---------- Recorded information

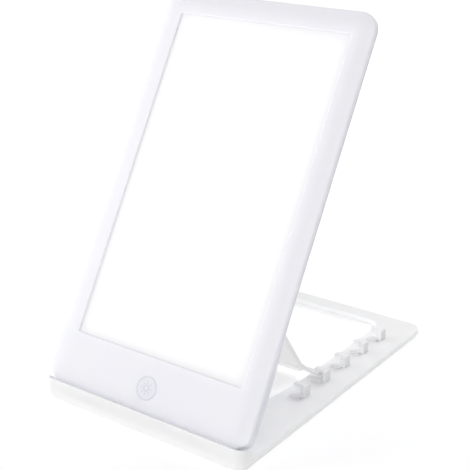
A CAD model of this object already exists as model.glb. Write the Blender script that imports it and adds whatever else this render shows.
from math import pi, radians

import bmesh
import bpy
from mathutils import Matrix, Vector


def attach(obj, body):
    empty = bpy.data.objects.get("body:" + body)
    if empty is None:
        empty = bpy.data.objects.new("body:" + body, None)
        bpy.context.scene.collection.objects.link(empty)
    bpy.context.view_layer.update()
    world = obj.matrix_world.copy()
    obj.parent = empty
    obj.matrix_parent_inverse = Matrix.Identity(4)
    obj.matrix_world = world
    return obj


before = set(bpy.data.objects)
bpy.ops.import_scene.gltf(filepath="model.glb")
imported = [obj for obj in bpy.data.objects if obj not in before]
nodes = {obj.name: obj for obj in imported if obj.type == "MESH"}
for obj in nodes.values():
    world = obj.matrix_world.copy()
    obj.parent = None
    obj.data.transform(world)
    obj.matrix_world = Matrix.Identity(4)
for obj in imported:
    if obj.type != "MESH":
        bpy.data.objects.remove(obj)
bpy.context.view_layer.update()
scene = bpy.context.scene
print("frame loaded:", len(nodes), "nodes")

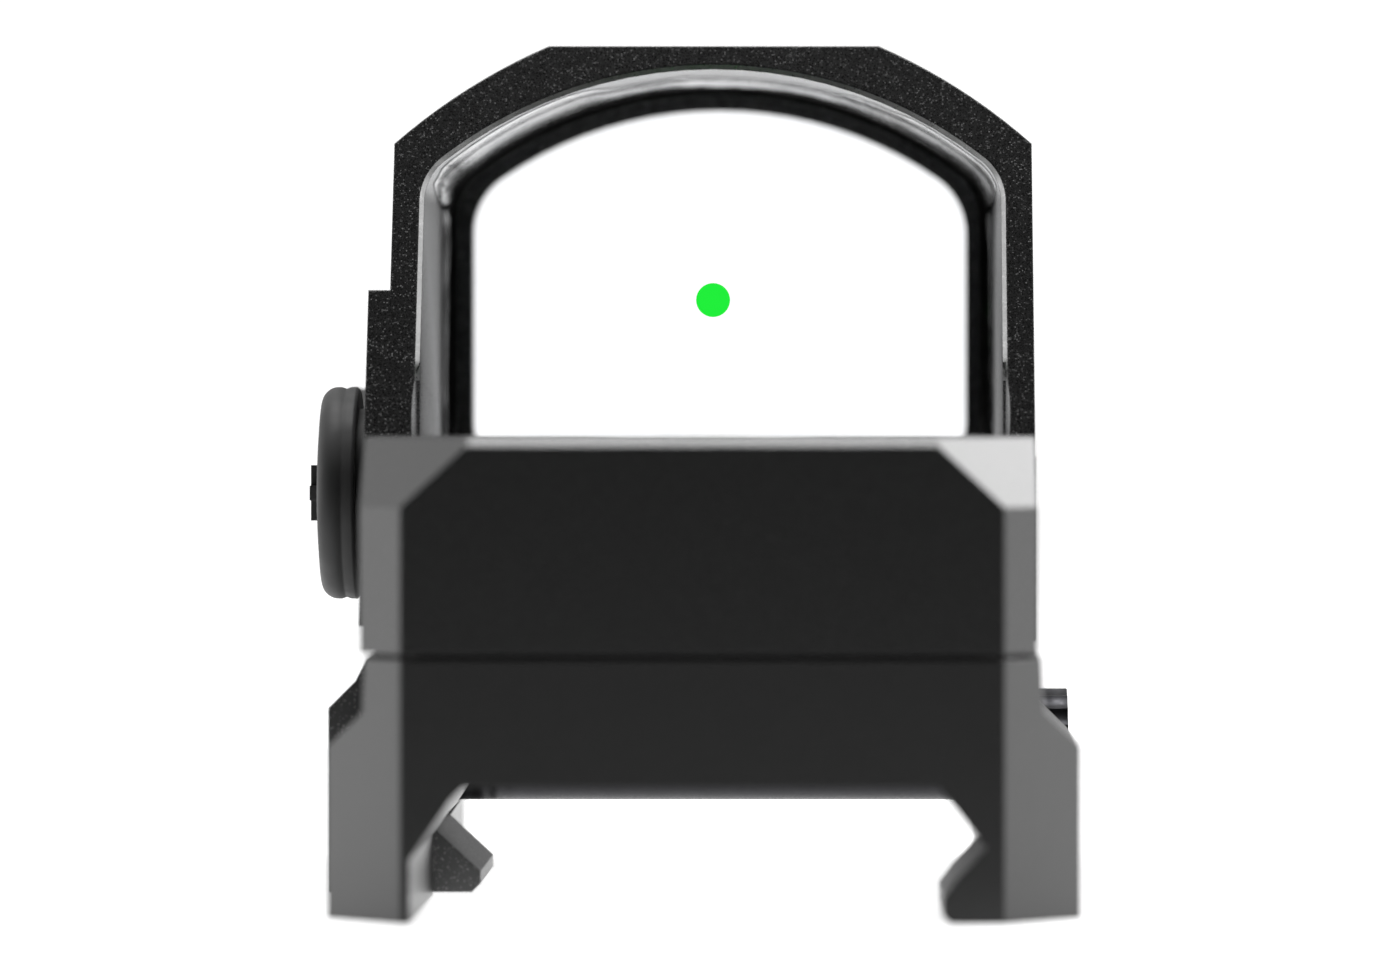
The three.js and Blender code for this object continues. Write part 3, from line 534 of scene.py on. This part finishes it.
def bright_rim():
    """Bare, polished metal on the narrow chamfer round the window's rear rim."""
    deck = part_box("elevation_seal")[1].z + 0.6 * MM
    chamfer_outer, chamfer_inner = 0.2, 0.02
    steepest = 0.5 * MM
    shape = bmesh.new()
    rows = []
    for point, inward in window_path():
        if point.z < deck:
            continue
        wall = point - inward * 0.03 * MM
        outer = rear_face(wall, -inward, chamfer_outer)
        inner = rear_face(wall, -inward, chamfer_inner)
        if outer is None or inner is None or abs(outer.y - inner.y) > steepest:
            continue
        lift = (inward + REARWARD) * 0.012 * MM
        rows.append([shape.verts.new(outer + lift), shape.verts.new(inner + lift)])
    join_rows(shape, rows)
    piece = new_piece("window_rim", shape, metal("polished_rim", (0.55, 0.55, 0.55), 0.3))
    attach(piece, "sight")


# ---------- floor, light, camera ----------


def floor():
    """White sweep that glows, so that it meets the white background without a line.

    What it throws on the sight falls off behind the rear face, so that face stays dark.
    """
    half_size = 3.0
    fade_mm = 12
    dim, bright = 0.01, 1.3
    seen_white = 0.99
    mesh = bpy.data.meshes.new("floor")
    corners = [(x * half_size, y * half_size, cad_low.z) for x, y in ((-1, -1), (1, -1), (1, 1), (-1, 1))]
    mesh.from_pydata(corners, [], [(0, 1, 2, 3)])
    s = Shader("floor")
    s.set("Base Color", s.mix(s.noise(0.02), grey(0.28), grey(0.32)))
    s.set("Roughness", 0.9)
    s.set("Specular IOR Level", 0.0)
    s.set("Emission Color", WHITE)
    rear = cad_low.y / MM
    lit = s.ramp(s.axis(s.place, "Y"), rear - fade_mm, rear + fade_mm, dim, bright)
    s.set("Emission Strength", s.seen_or_lit(seen_white, lit))
    mesh.materials.append(s.material)
    plane = bpy.data.objects.new("floor", mesh)
    bpy.context.scene.collection.objects.link(plane)


def studio_world():
    """White all round for the camera, darker behind the camera for everything the surfaces reflect."""
    seen_white = 1.1
    world = bpy.data.worlds.new("studio")
    bpy.context.scene.world = world
    world.use_nodes = True
    sky = NodeTree(world.node_tree)
    background = sky.tree.nodes["Background"]
    background.inputs["Color"].default_value = WHITE
    direction = sky.add("ShaderNodeTexCoord").outputs["Generated"]
    forward = sky.axis(direction, "Y")
    in_front = sky.ramp(forward, -0.3, 0.0, 0.01, 1.9)
    dim_overhead = sky.ramp(sky.axis(direction, "Z"), 0.2, 0.65, 1.0, 0.5)
    dim_far_ahead = sky.ramp(forward, 0.5, 0.95, 1.0, 0.3)
    lit = sky.times(sky.times(in_front, dim_overhead), dim_far_ahead)
    sky.link(sky.seen_or_lit(seen_white, lit), background.inputs["Strength"])


def softbox(name, offset, size, power):
    """A soft lamp at an offset from the part's middle, aimed at it and unseen by the camera."""
    middle = (cad_low + cad_high) / 2
    light = bpy.data.lights.new(name, "AREA")
    light.shape = "RECTANGLE"
    light.size, light.size_y = size
    light.energy = power
    lamp = bpy.data.objects.new(name, light)
    lamp.location = middle + Vector(offset)
    lamp.visible_camera = False
    lamp.rotation_euler = (-Vector(offset)).to_track_quat("-Z", "Y").to_euler()
    bpy.context.scene.collection.objects.link(lamp)


def lights():
    softbox("right", offset=(0.24, 0.22, 0.26), size=(0.22, 0.22), power=0.8)
    softbox("top", offset=(0.0, 0.06, 0.45), size=(0.3, 0.14), power=1.9)


def focus_point():
    """A marker at the depth where the picture is sharpest: inside the window, level with the dot."""
    marker = bpy.data.objects.new("focus", None)
    marker.location = (0, DOT_DEPTH, 0.4 * cad_high.z)
    bpy.context.scene.collection.objects.link(marker)
    return marker


def camera():
    """A long lens level with the window, a little right of the middle, with the frame shifted to fit."""
    data = bpy.data.cameras.new("camera")
    data.sensor_width = 36
    data.lens = LENS_PER_FRAME_WIDTH * data.sensor_width
    data.shift_x, data.shift_y = FRAME_SHIFT
    data.clip_start = 0.01
    data.clip_end = 20
    data.dof.use_dof = True
    data.dof.focus_object = focus_point()
    data.dof.aperture_fstop = 32
    piece = bpy.data.objects.new("camera", data)
    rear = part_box("housing")[0].y
    piece.location = (CAMERA_RIGHT, rear - CAMERA_BEHIND, CAMERA_HEIGHT)
    piece.rotation_euler = (math.pi / 2, 0, 0)
    bpy.context.scene.collection.objects.link(piece)
    bpy.context.scene.camera = piece


random.seed(4)
paint_nodes()
smooth_nodes()
dot()
bpy.context.view_layer.update()
adhesive_smear()
bright_rim()
floor()
studio_world()
lights()
camera()
bpy.context.scene.view_settings.view_transform = "Standard"

bpy.context.view_layer.update()
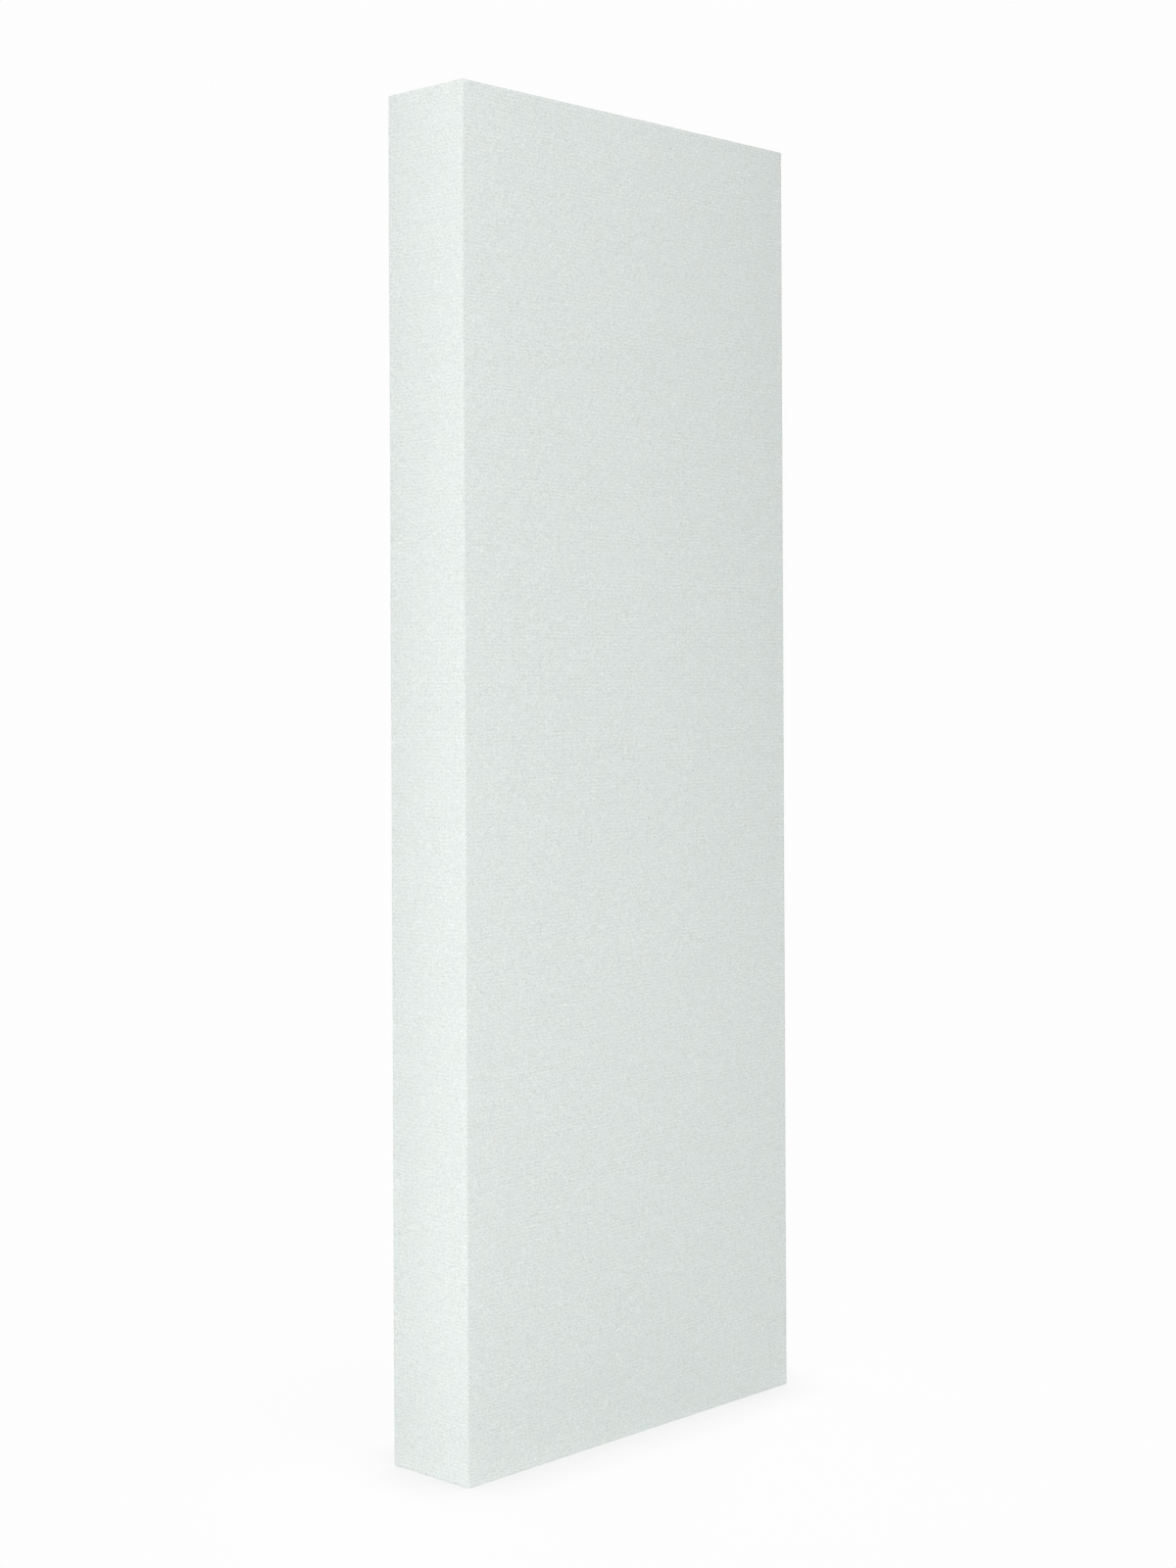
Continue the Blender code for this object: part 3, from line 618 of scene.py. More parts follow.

--------------------

*Requirement*:
Every entry must be output again, exactly as written above.

*Task result*:
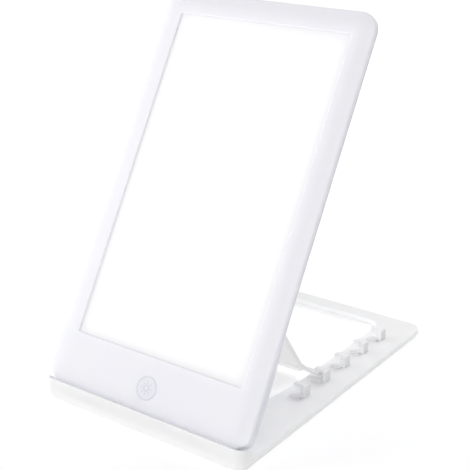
A CAD model of this object already exists as model.glb. Write the Blender script that imports it and adds whatever else this render shows.
from math import pi, radians

import bmesh
import bpy
from mathutils import Matrix, Vector


def attach(obj, body):
    empty = bpy.data.objects.get("body:" + body)
    if empty is None:
        empty = bpy.data.objects.new("body:" + body, None)
        bpy.context.scene.collection.objects.link(empty)
    bpy.context.view_layer.update()
    world = obj.matrix_world.copy()
    obj.parent = empty
    obj.matrix_parent_inverse = Matrix.Identity(4)
    obj.matrix_world = world
    return obj


before = set(bpy.data.objects)
bpy.ops.import_scene.gltf(filepath="model.glb")
imported = [obj for obj in bpy.data.objects if obj not in before]
nodes = {obj.name: obj for obj in imported if obj.type == "MESH"}
for obj in nodes.values():
    world = obj.matrix_world.copy()
    obj.parent = None
    obj.data.transform(world)
    obj.matrix_world = Matrix.Identity(4)
for obj in imported:
    if obj.type != "MESH":
        bpy.data.objects.remove(obj)
bpy.context.view_layer.update()
scene = bpy.context.scene
print("frame loaded:", len(nodes), "nodes")

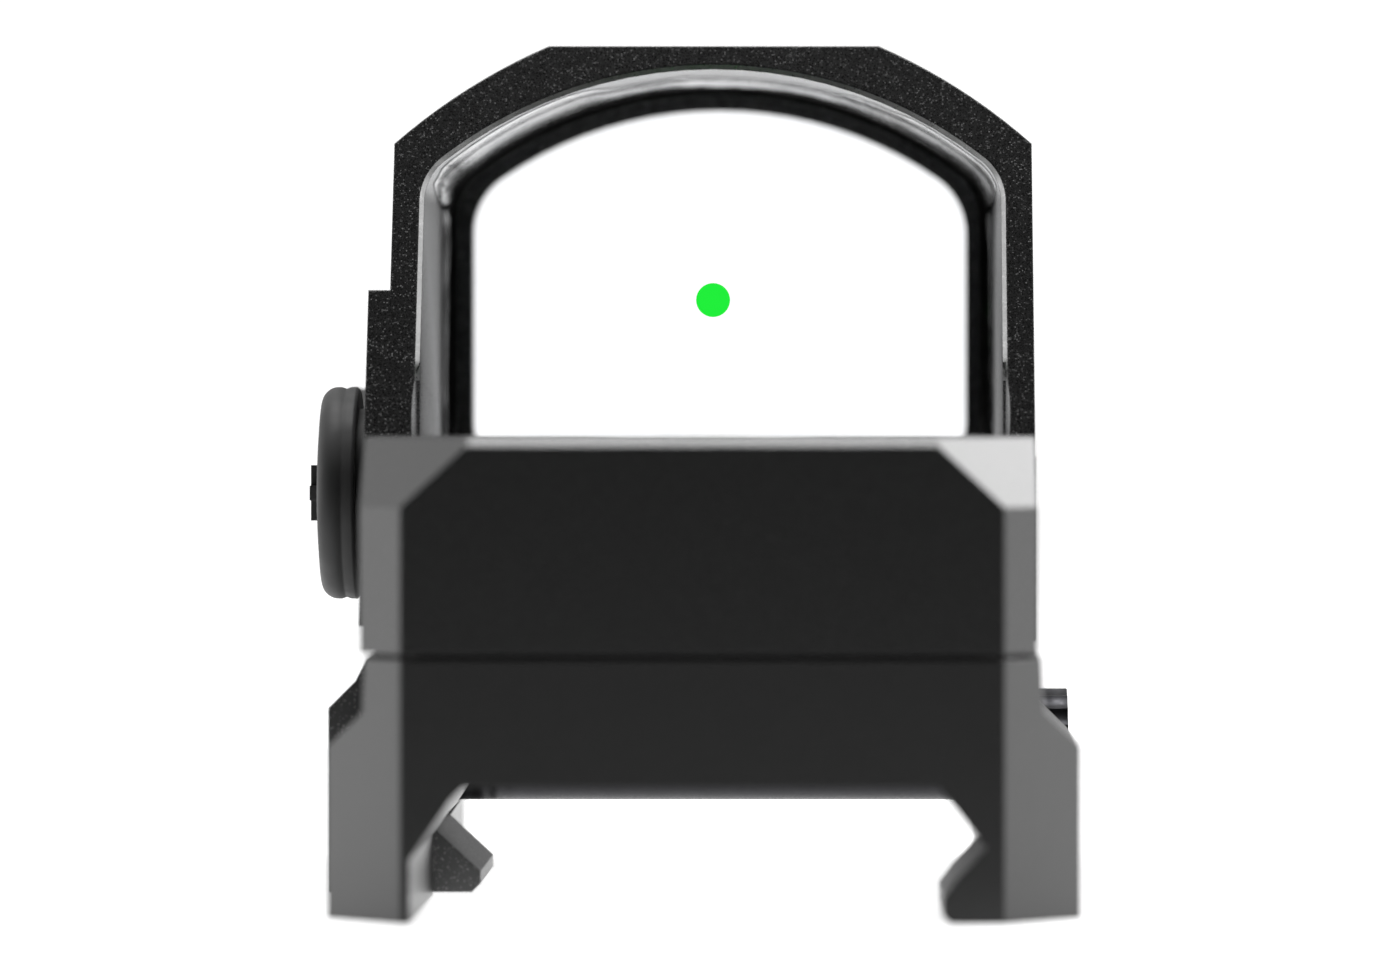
The three.js and Blender code for this object continues. Write part 3, from line 534 of scene.py on. This part finishes it.
def bright_rim():
    """Bare, polished metal on the narrow chamfer round the window's rear rim."""
    deck = part_box("elevation_seal")[1].z + 0.6 * MM
    chamfer_outer, chamfer_inner = 0.2, 0.02
    steepest = 0.5 * MM
    shape = bmesh.new()
    rows = []
    for point, inward in window_path():
        if point.z < deck:
            continue
        wall = point - inward * 0.03 * MM
        outer = rear_face(wall, -inward, chamfer_outer)
        inner = rear_face(wall, -inward, chamfer_inner)
        if outer is None or inner is None or abs(outer.y - inner.y) > steepest:
            continue
        lift = (inward + REARWARD) * 0.012 * MM
        rows.append([shape.verts.new(outer + lift), shape.verts.new(inner + lift)])
    join_rows(shape, rows)
    piece = new_piece("window_rim", shape, metal("polished_rim", (0.55, 0.55, 0.55), 0.3))
    attach(piece, "sight")


# ---------- floor, light, camera ----------


def floor():
    """White sweep that glows, so that it meets the white background without a line.

    What it throws on the sight falls off behind the rear face, so that face stays dark.
    """
    half_size = 3.0
    fade_mm = 12
    dim, bright = 0.01, 1.3
    seen_white = 0.99
    mesh = bpy.data.meshes.new("floor")
    corners = [(x * half_size, y * half_size, cad_low.z) for x, y in ((-1, -1), (1, -1), (1, 1), (-1, 1))]
    mesh.from_pydata(corners, [], [(0, 1, 2, 3)])
    s = Shader("floor")
    s.set("Base Color", s.mix(s.noise(0.02), grey(0.28), grey(0.32)))
    s.set("Roughness", 0.9)
    s.set("Specular IOR Level", 0.0)
    s.set("Emission Color", WHITE)
    rear = cad_low.y / MM
    lit = s.ramp(s.axis(s.place, "Y"), rear - fade_mm, rear + fade_mm, dim, bright)
    s.set("Emission Strength", s.seen_or_lit(seen_white, lit))
    mesh.materials.append(s.material)
    plane = bpy.data.objects.new("floor", mesh)
    bpy.context.scene.collection.objects.link(plane)


def studio_world():
    """White all round for the camera, darker behind the camera for everything the surfaces reflect."""
    seen_white = 1.1
    world = bpy.data.worlds.new("studio")
    bpy.context.scene.world = world
    world.use_nodes = True
    sky = NodeTree(world.node_tree)
    background = sky.tree.nodes["Background"]
    background.inputs["Color"].default_value = WHITE
    direction = sky.add("ShaderNodeTexCoord").outputs["Generated"]
    forward = sky.axis(direction, "Y")
    in_front = sky.ramp(forward, -0.3, 0.0, 0.01, 1.9)
    dim_overhead = sky.ramp(sky.axis(direction, "Z"), 0.2, 0.65, 1.0, 0.5)
    dim_far_ahead = sky.ramp(forward, 0.5, 0.95, 1.0, 0.3)
    lit = sky.times(sky.times(in_front, dim_overhead), dim_far_ahead)
    sky.link(sky.seen_or_lit(seen_white, lit), background.inputs["Strength"])


def softbox(name, offset, size, power):
    """A soft lamp at an offset from the part's middle, aimed at it and unseen by the camera."""
    middle = (cad_low + cad_high) / 2
    light = bpy.data.lights.new(name, "AREA")
    light.shape = "RECTANGLE"
    light.size, light.size_y = size
    light.energy = power
    lamp = bpy.data.objects.new(name, light)
    lamp.location = middle + Vector(offset)
    lamp.visible_camera = False
    lamp.rotation_euler = (-Vector(offset)).to_track_quat("-Z", "Y").to_euler()
    bpy.context.scene.collection.objects.link(lamp)


def lights():
    softbox("right", offset=(0.24, 0.22, 0.26), size=(0.22, 0.22), power=0.8)
    softbox("top", offset=(0.0, 0.06, 0.45), size=(0.3, 0.14), power=1.9)


def focus_point():
    """A marker at the depth where the picture is sharpest: inside the window, level with the dot."""
    marker = bpy.data.objects.new("focus", None)
    marker.location = (0, DOT_DEPTH, 0.4 * cad_high.z)
    bpy.context.scene.collection.objects.link(marker)
    return marker


def camera():
    """A long lens level with the window, a little right of the middle, with the frame shifted to fit."""
    data = bpy.data.cameras.new("camera")
    data.sensor_width = 36
    data.lens = LENS_PER_FRAME_WIDTH * data.sensor_width
    data.shift_x, data.shift_y = FRAME_SHIFT
    data.clip_start = 0.01
    data.clip_end = 20
    data.dof.use_dof = True
    data.dof.focus_object = focus_point()
    data.dof.aperture_fstop = 32
    piece = bpy.data.objects.new("camera", data)
    rear = part_box("housing")[0].y
    piece.location = (CAMERA_RIGHT, rear - CAMERA_BEHIND, CAMERA_HEIGHT)
    piece.rotation_euler = (math.pi / 2, 0, 0)
    bpy.context.scene.collection.objects.link(piece)
    bpy.context.scene.camera = piece


random.seed(4)
paint_nodes()
smooth_nodes()
dot()
bpy.context.view_layer.update()
adhesive_smear()
bright_rim()
floor()
studio_world()
lights()
camera()
bpy.context.scene.view_settings.view_transform = "Standard"

bpy.context.view_layer.update()
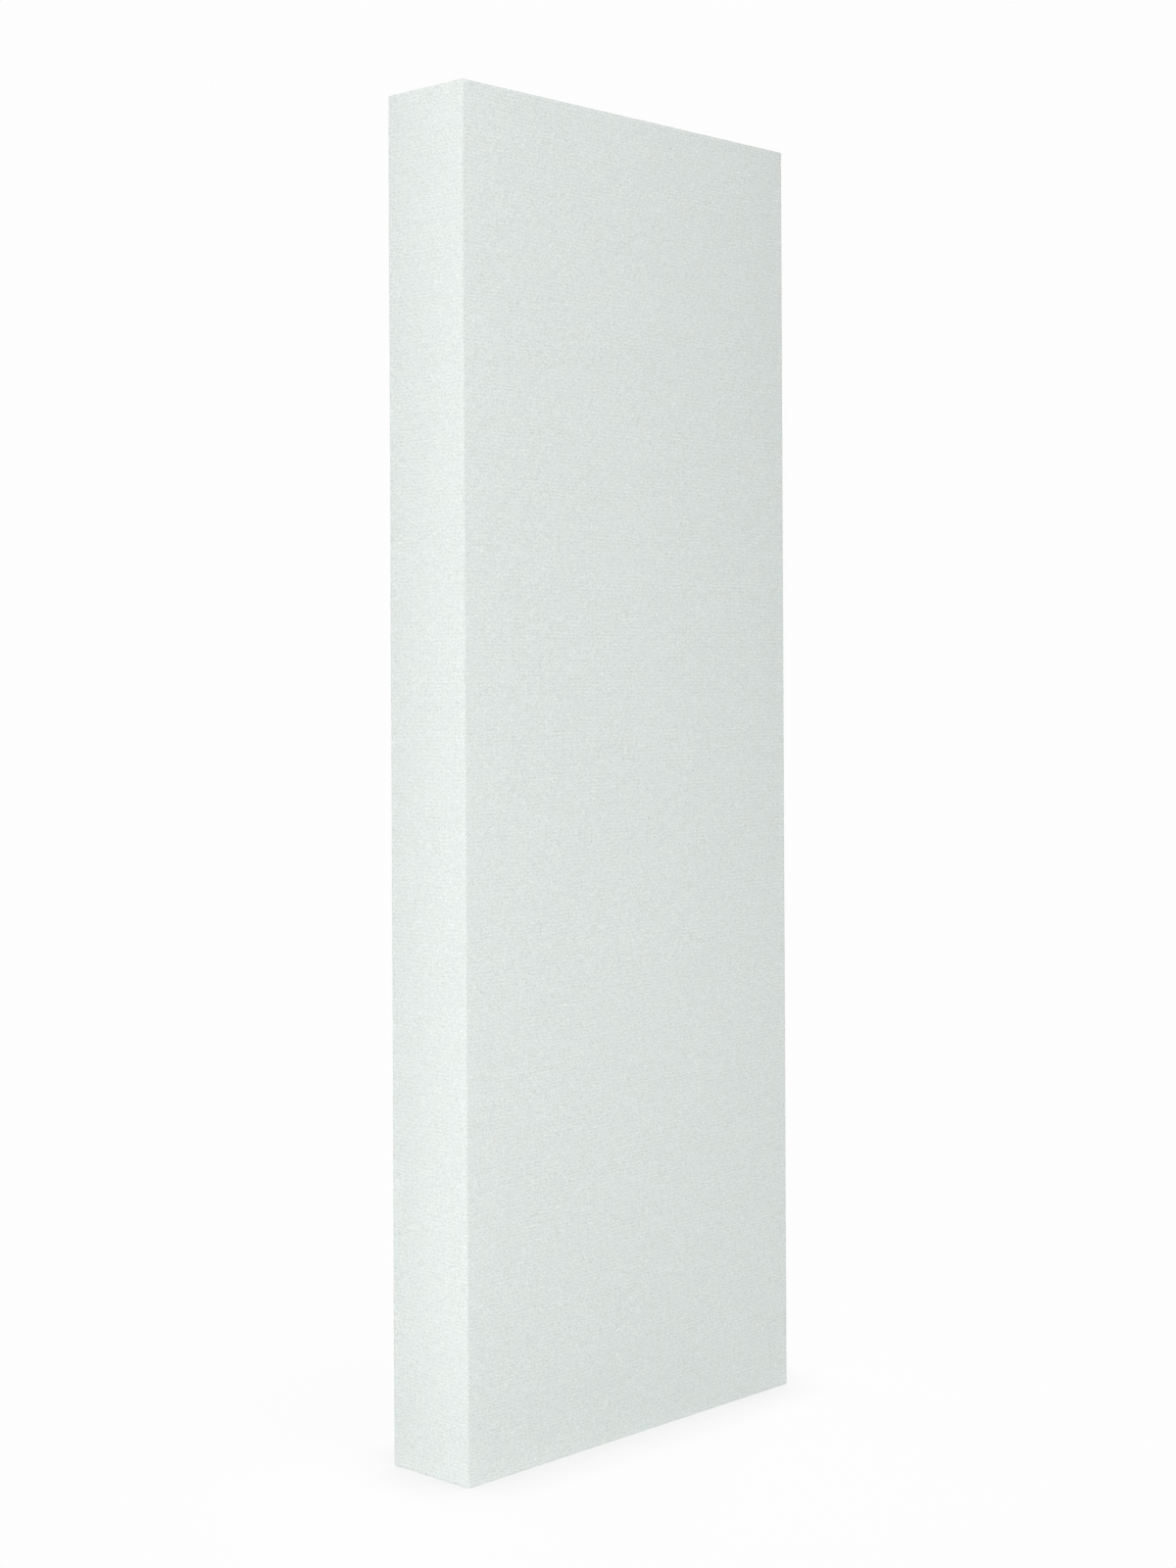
Continue the Blender code for this object: part 3, from line 618 of scene.py. More parts follow.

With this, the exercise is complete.